▸ **What to work on**
Repeat verbatim only the lines from the opening of the material below through the one that contains "flush = f.tinted(pale, (1.0, 0.80, 0.66))".

▸ **Data excerpt**
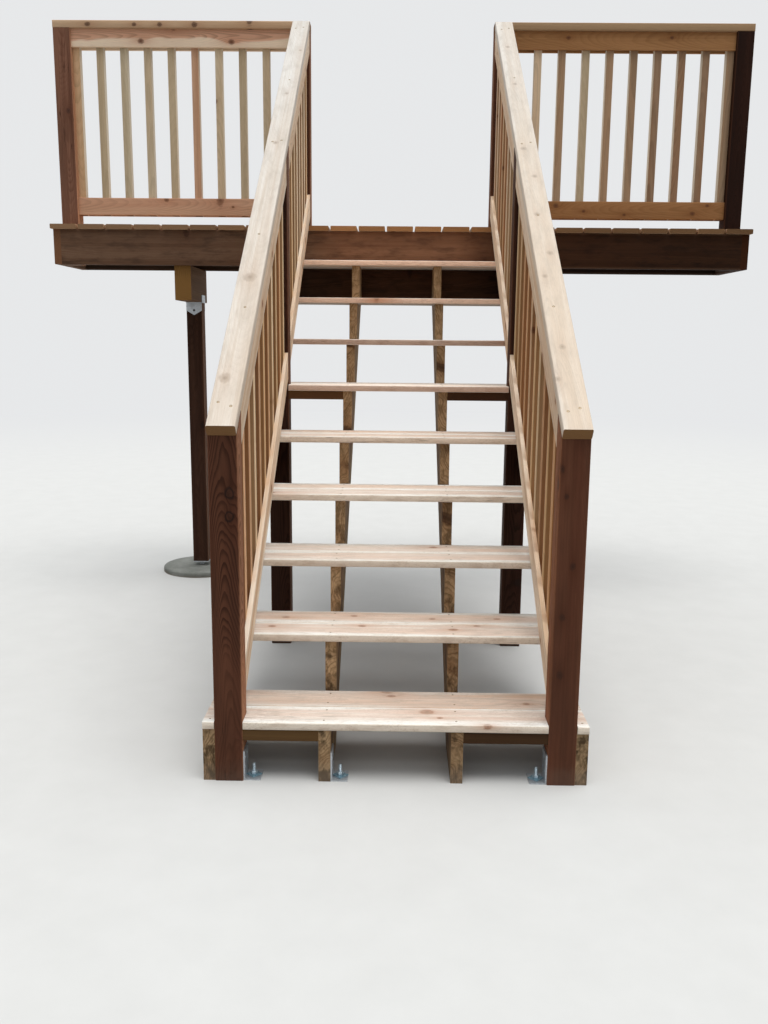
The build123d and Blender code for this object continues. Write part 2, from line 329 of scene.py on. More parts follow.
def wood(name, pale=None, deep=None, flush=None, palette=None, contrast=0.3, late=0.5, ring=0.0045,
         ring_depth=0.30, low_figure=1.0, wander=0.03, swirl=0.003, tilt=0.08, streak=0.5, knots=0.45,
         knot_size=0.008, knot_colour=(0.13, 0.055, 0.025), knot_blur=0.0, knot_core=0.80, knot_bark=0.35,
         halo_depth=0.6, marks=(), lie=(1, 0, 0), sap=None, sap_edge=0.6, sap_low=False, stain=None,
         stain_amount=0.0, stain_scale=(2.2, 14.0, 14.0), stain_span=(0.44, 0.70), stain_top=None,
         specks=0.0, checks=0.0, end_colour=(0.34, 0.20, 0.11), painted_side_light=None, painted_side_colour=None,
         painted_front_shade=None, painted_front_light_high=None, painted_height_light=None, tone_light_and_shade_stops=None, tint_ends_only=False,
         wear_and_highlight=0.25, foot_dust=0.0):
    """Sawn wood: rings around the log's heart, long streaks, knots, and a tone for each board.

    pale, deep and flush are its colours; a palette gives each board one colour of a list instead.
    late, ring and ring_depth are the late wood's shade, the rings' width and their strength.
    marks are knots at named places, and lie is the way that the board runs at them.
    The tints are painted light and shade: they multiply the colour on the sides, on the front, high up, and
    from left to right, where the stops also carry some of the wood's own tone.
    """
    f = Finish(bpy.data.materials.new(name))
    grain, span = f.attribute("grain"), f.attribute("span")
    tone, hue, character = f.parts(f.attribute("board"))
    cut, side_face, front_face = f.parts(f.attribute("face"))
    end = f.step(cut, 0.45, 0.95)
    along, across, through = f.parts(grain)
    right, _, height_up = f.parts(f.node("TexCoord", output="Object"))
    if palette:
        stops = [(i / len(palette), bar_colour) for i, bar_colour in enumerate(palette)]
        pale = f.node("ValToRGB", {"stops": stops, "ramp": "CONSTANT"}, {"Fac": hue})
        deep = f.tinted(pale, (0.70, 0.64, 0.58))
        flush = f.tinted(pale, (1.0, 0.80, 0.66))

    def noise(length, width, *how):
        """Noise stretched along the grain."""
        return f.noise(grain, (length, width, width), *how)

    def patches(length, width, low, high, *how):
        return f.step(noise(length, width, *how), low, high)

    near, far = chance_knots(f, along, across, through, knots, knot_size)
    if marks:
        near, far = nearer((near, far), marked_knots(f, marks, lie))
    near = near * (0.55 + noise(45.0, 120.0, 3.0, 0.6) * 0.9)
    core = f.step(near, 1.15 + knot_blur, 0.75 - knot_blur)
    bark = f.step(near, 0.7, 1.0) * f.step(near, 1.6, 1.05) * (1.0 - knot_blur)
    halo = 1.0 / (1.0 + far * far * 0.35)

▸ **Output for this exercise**
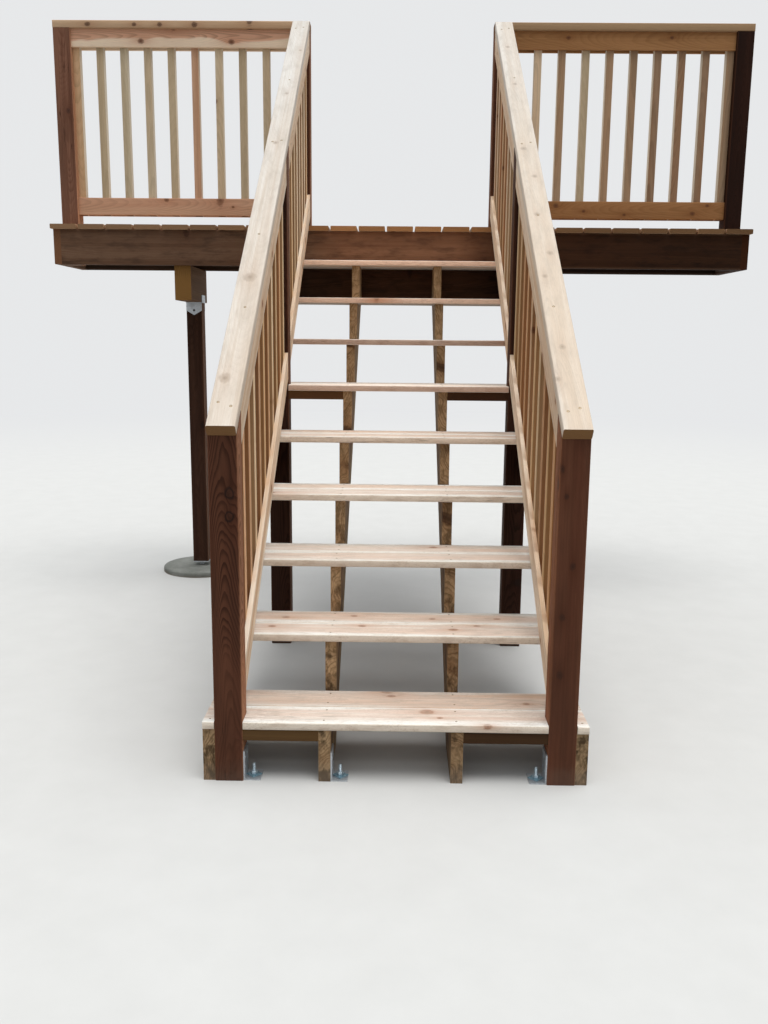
The build123d and Blender code for this object continues. Write part 2, from line 329 of scene.py on. More parts follow.
def wood(name, pale=None, deep=None, flush=None, palette=None, contrast=0.3, late=0.5, ring=0.0045,
         ring_depth=0.30, low_figure=1.0, wander=0.03, swirl=0.003, tilt=0.08, streak=0.5, knots=0.45,
         knot_size=0.008, knot_colour=(0.13, 0.055, 0.025), knot_blur=0.0, knot_core=0.80, knot_bark=0.35,
         halo_depth=0.6, marks=(), lie=(1, 0, 0), sap=None, sap_edge=0.6, sap_low=False, stain=None,
         stain_amount=0.0, stain_scale=(2.2, 14.0, 14.0), stain_span=(0.44, 0.70), stain_top=None,
         specks=0.0, checks=0.0, end_colour=(0.34, 0.20, 0.11), painted_side_light=None, painted_side_colour=None,
         painted_front_shade=None, painted_front_light_high=None, painted_height_light=None, tone_light_and_shade_stops=None, tint_ends_only=False,
         wear_and_highlight=0.25, foot_dust=0.0):
    """Sawn wood: rings around the log's heart, long streaks, knots, and a tone for each board.

    pale, deep and flush are its colours; a palette gives each board one colour of a list instead.
    late, ring and ring_depth are the late wood's shade, the rings' width and their strength.
    marks are knots at named places, and lie is the way that the board runs at them.
    The tints are painted light and shade: they multiply the colour on the sides, on the front, high up, and
    from left to right, where the stops also carry some of the wood's own tone.
    """
    f = Finish(bpy.data.materials.new(name))
    grain, span = f.attribute("grain"), f.attribute("span")
    tone, hue, character = f.parts(f.attribute("board"))
    cut, side_face, front_face = f.parts(f.attribute("face"))
    end = f.step(cut, 0.45, 0.95)
    along, across, through = f.parts(grain)
    right, _, height_up = f.parts(f.node("TexCoord", output="Object"))
    if palette:
        stops = [(i / len(palette), bar_colour) for i, bar_colour in enumerate(palette)]
        pale = f.node("ValToRGB", {"stops": stops, "ramp": "CONSTANT"}, {"Fac": hue})
        deep = f.tinted(pale, (0.70, 0.64, 0.58))
        flush = f.tinted(pale, (1.0, 0.80, 0.66))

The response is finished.